La diplomatie entortillée de madame de Montreuil lasse jusqu’aux agents qu’elle emploie et, parmi eux, l’abbé comte de Sade, prévôt de Saint-Victor de Marseille, qui travaille avec elle et selon ses vues à débrouiller les affaires de la famille. La marquise songe à retourner en Provence. Elle est irritée de l’union des Montreuil et des Sade contre son mari. Celui-ci est en Savoie et ne donne point de nouvelles. On le croit à la Coste et sa femme en conclut qu’on le laisserait en paix s’il s’y trouvait en effet. Elle apprend qu’il a fait une chute et lui conseille derechef de revenir, car « au lieu où il est il n’a que les secours que peut lui procurer son argent ». Gaufridy veillera à ses besoins, à sa guérison, à sa sûreté. Elle annonce son retour pour le quinze octobre et déclare avoir obtenu la levée de la lettre de cachet. On n’attend que la rentrée du parlement pour faire éclater la réhabilitation du marquis, mais la plus grande discrétion est de rigueur.

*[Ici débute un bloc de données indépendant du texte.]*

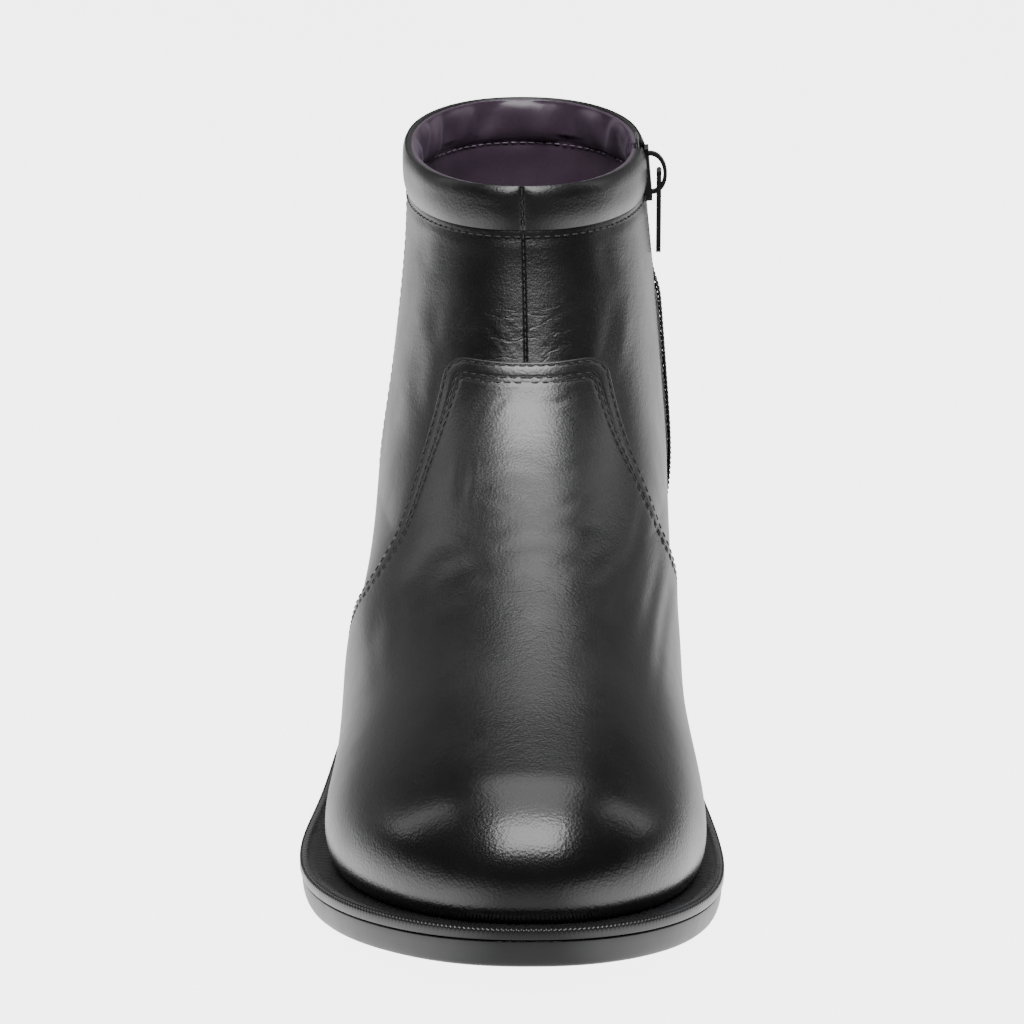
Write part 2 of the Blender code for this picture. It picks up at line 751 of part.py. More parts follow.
def add_zip(grid, normals, fabric, coil, metal):
    frames = zip_frames(grid, normals)
    width = ZIP_SLOT_WIDTH - 2 * TAPE_PLAY
    tape_face = -TAPE_DEPTH
    tape_faces = (tape_face - TAPE_THICKNESS, tape_face)
    add_solid("zip_tape", *strip(frames, width, tape_faces, GAP, TAPE_ABOVE_COLLAR), fabric)
    chain_faces = (tape_face + GAP, tape_face + GAP + CHAIN_THICKNESS)
    add_solid("zip_chain", *strip(frames, CHAIN_WIDTH, chain_faces, *CHAIN_ENDS), coil)

    heights = frames[0][:, 2]
    origin, across, outward, upward = (
        np.array([np.interp(SLIDER_HEIGHT, heights, value[:, k]) for k in range(3)]) for value in frames
    )

    def local(x, y, z):
        return origin + across * x + upward * y + outward * z

    inside = CHAIN_WIDTH / 2 + SLIDER_PLAY
    foot = tape_face + SLIDER_PLAY
    under, over = SLIDER_PLATE
    sections = []
    for share, widening in SLIDER_SECTIONS:
        y = share * SLIDER_LENGTH
        side = SLIDER_WIDTH / 2 + widening
        sections.append([local(*corner) for corner in (
            (-side, y, foot), (-side, y, over), (side, y, over), (side, y, foot),
            (inside, y, foot), (inside, y, under), (-inside, y, under), (-inside, y, foot),
        )])
    slider = add_solid("zip_slider", *tube(sections), metal)
    sections = []
    for angle in np.linspace(0, math.pi, 15):
        mean = (ARCH_LENGTH_OUTSIDE - ARCH_THICKNESS) / 2
        rise = ARCH_TOP - ARCH_THICKNESS / 2 - (under + over) / 2
        flow = np.array([math.sin(angle) / rise, math.cos(angle) / mean])
        flow = flow[::-1] / np.linalg.norm(flow)
        centre = np.array([-mean * math.cos(angle), (under + over) / 2 + rise * math.sin(angle) ** 0.8])
        away = np.array([-flow[0], flow[1]]) * ARCH_THICKNESS / 2
        inner, outer = centre - away, centre + away
        half = ARCH_WIDTH / 2
        sections.append([local(x, *edge) for x, edge in (
            (-half, outer), (half, outer), (half, inner), (-half, inner),
        )])
    apply_boolean(slider, "UNION", helper("slider_arch", *tube(sections)))

    pivot = origin + outward * PIVOT_OUT
    down = np.array([0.0, 0.0, -1.0])
    down -= across * (down @ across)
    down /= np.linalg.norm(down)
    facing = np.cross(across, down)

    def hanging(x, along, z):
        return pivot + across * x + down * along + facing * z

    half = PULL_WIDTH / 2
    edge = [(-half, -PULL_TOP)]
    for angle in np.linspace(math.pi, 0, 9):
        edge.append((half * math.cos(angle), PULL_LENGTH - half + half * math.sin(angle)))
    edge.append((half, -PULL_TOP))
    thick = PULL_THICKNESS / 2
    pull = add_solid(
        "zip_pull", *tube([[hanging(*point, z) for point in edge] for z in (-thick, thick)]), metal, pivot
    )
    eye, gap = PULL_EYE[0], PULL_EYE[1] / 2
    box = ((-gap, -2.0), (-gap, eye), (gap, eye), (gap, -2.0))
    apply_boolean(pull, "DIFFERENCE", helper("pull_eye", *tube(
        [[hanging(*point, z) for point in box] for z in (-2 * thick, 2 * thick)]
    )))
    ends = half + BAR_OVERHANG
    sections = []
    for x in (-ends, ends):
        sections.append([
            hanging(x, PULL_BAR_RADIUS * math.sin(turn), PULL_BAR_RADIUS * math.cos(turn))
            for turn in np.linspace(0, 2 * math.pi, 17)[:-1]
        ])
    apply_boolean(pull, "UNION", helper("pull_bar", *tube(sections)))


def main():
    for left in list(bpy.data.objects):
        bpy.data.objects.remove(left, do_unlink=True)
    leather = material("black_leather", (0.012, 0.012, 0.013), 0.32)
    vamp_leather = material("black_vamp_leather", (0.011, 0.011, 0.012), 0.27)
    welt = material("black_welt", (0.02, 0.02, 0.021), 0.45)
    rubber = material("black_rubber", (0.018, 0.018, 0.019), 0.5)
    insole = material("insole_leather", (0.075, 0.055, 0.075), 0.55)
    fabric = material("zip_fabric", (0.014, 0.014, 0.016), 0.9)
    coil = material("zip_coil", (0.02, 0.02, 0.022), 0.55)
    metal = material("dark_metal", (0.05, 0.05, 0.055), 0.35, 0.9)

    grid = base_surface()
    normals = surface_normals(grid)
    add_upper(grid, normals, leather)
    add_vamp(grid, normals, vamp_leather)
    add_sole(rubber, welt, insole)
    add_zip(grid, normals, fabric, coil, metal)


main()
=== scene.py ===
import math

import bpy
import numpy as np
from mathutils import Matrix


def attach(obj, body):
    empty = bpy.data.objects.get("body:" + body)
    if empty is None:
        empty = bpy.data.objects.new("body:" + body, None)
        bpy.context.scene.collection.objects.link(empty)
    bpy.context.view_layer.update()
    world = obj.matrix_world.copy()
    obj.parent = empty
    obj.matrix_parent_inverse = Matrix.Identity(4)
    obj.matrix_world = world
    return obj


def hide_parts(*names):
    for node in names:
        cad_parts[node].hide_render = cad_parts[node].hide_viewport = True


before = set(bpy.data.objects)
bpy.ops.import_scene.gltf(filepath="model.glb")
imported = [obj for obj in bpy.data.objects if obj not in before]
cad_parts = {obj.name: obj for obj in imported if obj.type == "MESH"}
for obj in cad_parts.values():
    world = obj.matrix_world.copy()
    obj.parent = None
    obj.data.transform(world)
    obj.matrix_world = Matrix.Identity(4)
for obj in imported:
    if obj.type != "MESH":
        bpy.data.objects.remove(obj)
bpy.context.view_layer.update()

# A black zip ankle boot for the right foot, standing empty. Everything below is worked out in millimetres:
# "along" is the distance forward from the back of the sole, heights are from the floor, the toe points
# to -Y and the inner side of the foot is +X.
mm = 0.001

shoe = {
    "gap": 0.3,
    "soleLength": 305.0,
    "heelTreadCentre": 34.0,
    "upperTip": 298.2,
    "wall": 2.0,
    "weltThickness": 3.2,
    "outsoleThickness": 7.3,
    "toeWallLength": 25.0,
    "toeWallSquareness": 2.3,
    "treadFlat": (172.0, 225.0),
    "toeSpring": 9.1,
    "heelRise": 17.9,
    "archLength": 155.0,
    "heelLength": 70.0,
    "topLift": 6.0,
    "collarHeight": 163.3,
    "collarDip": 1.0,
    "bandStart": 0.895,  # share of the upper's rise at which the padded band starts
    "toeSquareness": 2.4,
    "heelRound": 36.0,
    "forefootEnds": 182.0,
    "legBegins": 128.0,
    "planToLeg": (30.0, 78.0),
    "wallTurn": 78.0,  # degrees that the wall turns in under the widest line
}
toeRound = {"inner": 75.0, "outer": 92.0}

plan = np.array([  # along, ridge, inner, outer
    (0.0, 0.0, 33.0, -33.5), (35.0, 0.0, 35.0, -35.0), (75.0, 0.8, 38.5, -38.0), (115.0, 2.5, 42.5, -43.5),
    (150.0, 3.4, 43.2, -47.0), (185.0, 3.8, 44.6, -47.9), (215.0, 3.8, 46.8, -49.6),
    (245.0, 3.4, 47.2, -50.4), (275.0, 2.8, 45.0, -46.6), (305.0, 2.0, 38.4, -38.5),
])
bulge = np.array([  # along, height of the widest line above the feather line
    (0.0, 13.0), (60.0, 13.0), (130.0, 11.0), (200.0, 8.0), (260.0, 7.0), (305.0, 7.5),
])
frontLine = np.array([  # along, height of the front outline, toe to collar
    (305.0, 41.5), (280.0, 47.5), (250.0, 55.0), (220.0, 63.7), (190.0, 75.2), (163.0, 90.8),
    (143.0, 110.0), (131.0, 132.0), (124.5, 148.0), (121.5, 163.5),
])
backLine = np.array([  # height, along of the back outline
    (28.0, 4.5), (42.0, 1.5), (58.0, 0.2), (78.0, 2.6), (100.0, 7.6), (122.0, 11.0), (145.0, 12.0),
    (170.0, 10.5),
])
leg = np.array([  # height, centre, inner, outer, front share, squareness
    (40.0, 1.0, 39.0, -38.5, 0.62, 2.3), (65.0, 1.5, 41.8, -40.6, 0.60, 2.3),
    (95.0, 1.5, 40.6, -37.2, 0.58, 2.25), (120.0, 1.5, 38.6, -34.2, 0.56, 2.2),
    (145.0, 1.0, 36.2, -32.4, 0.55, 2.2), (165.0, 0.4, 34.5, -32.9, 0.54, 2.2),
])
forefootSquareness = np.array([  # along, exponent on the inner side, on the outer side
    (120.0, 2.1, 2.15), (165.0, 2.05, 1.88), (200.0, 1.93, 1.7), (250.0, 2.0, 1.85), (305.0, 2.3, 2.2),
])
ledge = np.array([  # along, how far the welt stands out on the inner side, on the outer side
    (0.0, 4.8, 4.8), (60.0, 4.8, 4.8), (130.0, 6.0, 5.6), (190.0, 7.4, 8.8), (225.0, 8.6, 10.8),
    (250.0, 9.4, 10.8), (305.0, 8.6, 7.4),
])
inset = np.array([  # along, how far the upper's lower edge lies inside its widest line, inner, outer
    (0.0, 2.6, 2.6), (65.0, 2.8, 2.6), (120.0, 6.0, 3.2), (170.0, 3.0, 2.6), (210.0, 2.6, 2.6),
    (305.0, 2.6, 2.6),
])
vampEdge = np.array([  # height, along on the inner side, on the outer side
    (10.0, 101.0, 115.0), (22.0, 108.0, 122.5), (35.0, 118.0, 133.0), (48.0, 129.5, 145.0),
    (60.0, 138.5, 153.5), (70.0, 142.0, 154.5), (80.0, 141.5, 149.5), (90.0, 139.0, 142.0),
    (100.0, 135.0, 135.5), (110.0, 130.5, 130.5), (120.0, 127.0, 127.0),
])
zipLine = np.array([(30.0, 81.0), (100.0, 71.0), (172.0, 66.0)])  # height, along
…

Madame de Sade rentre à la Coste vers le milieu de novembre. Ses ressources sont épuisées et elle essaie en vain de faire accepter à sa mère une lettre de change de dix huit cent livres pour retirer son argenterie qu’elle prétend avoir engagée à des juifs de Mazan. Mais la tentative ne réussit pas et il faut chercher autre chose ; l’on a fait de grandes dépenses pour clore le château de murs.

Les lettres ne disent point si le marquis est revenu à la Coste avec sa femme, ou s’il l’a précédée ou suivie. Mais il paraît certain qu’ils se sont rencontrés à Lyon où ils ont engagé un jeune secrétaire en cachant aux parents que M. de Sade était l’homme des procès de Paris et de Marseille. C’est vraisemblablement aussi à leur passage dans cette ville que la marquise a pris avec elle les fillettes que la correspondance désigne ordinairement sous le vocable « les petites de L. et de V. » (de Lyon et de Vienne).

Le ménage s’enferme. La poterne est close après trois heures ; les feux sont voilés. Bientôt la marquise se croit grosse, mais la nouvelle est fausse, ou, plus exactement, ce n’est pas d’elle qu’il s’agit.